The fix: Creative Intelligence that closes the loop, connecting repurposed asset performance back to the library so every future repurposing decision is informed by what has actually worked.

Frequently Asked Questions

Why don't most enterprise brands repurpose more of their footage? Most enterprise brands don't repurpose more footage because of operational friction, unfindable assets, no connection to performance data, format mismatch, rights uncertainty, and the absence of a defined repurposing workflow. The footage exists. The system to use it doesn't.

How does AI help brands repurpose footage for ads? AI helps brands repurpose footage by using computer vision to make libraries searchable without manual tagging, connecting footage to performance data, automating reformatting for different channels, and surfacing which existing assets have the most repurposing potential based on what has historically driven results.

What percentage of brand footage typically goes unused? Research indicates most enterprise brands use less than 5% of the footage they capture. The remaining 95% sits in libraries, already paid for, without ever being activated in a paid context.

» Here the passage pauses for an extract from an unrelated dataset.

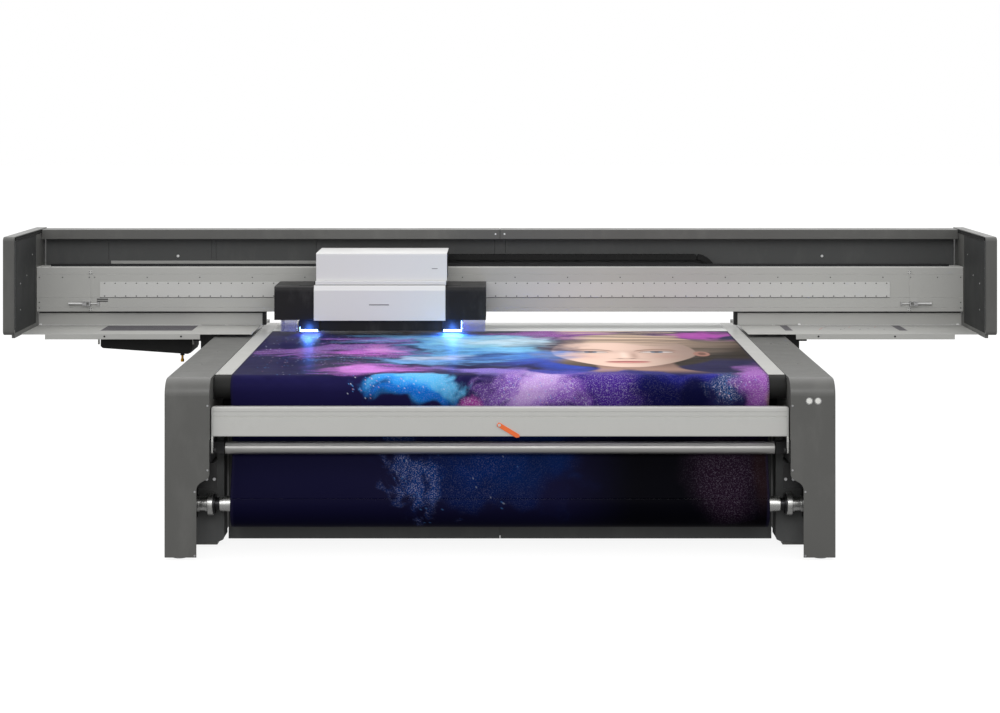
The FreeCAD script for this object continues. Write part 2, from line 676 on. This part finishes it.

How does Creative Intelligence identify repurposing opportunities? Creative Intelligence analyzes existing footage at the scene level and connects it to performance data. It can identify which clips contain hooks, visual treatments, or narrative structures that are driving results, surfacing repurposing opportunities teams would otherwise miss.

The Bottom Line

The roadblocks to repurposing brand footage are almost entirely operational. The footage is there. The performance potential is real. What's missing is the system that makes it findable, connected to performance data, and fast to activate.

Removing these roadblocks doesn't just reduce production waste. It unlocks a significant creative asset that most enterprise teams are currently leaving on the table.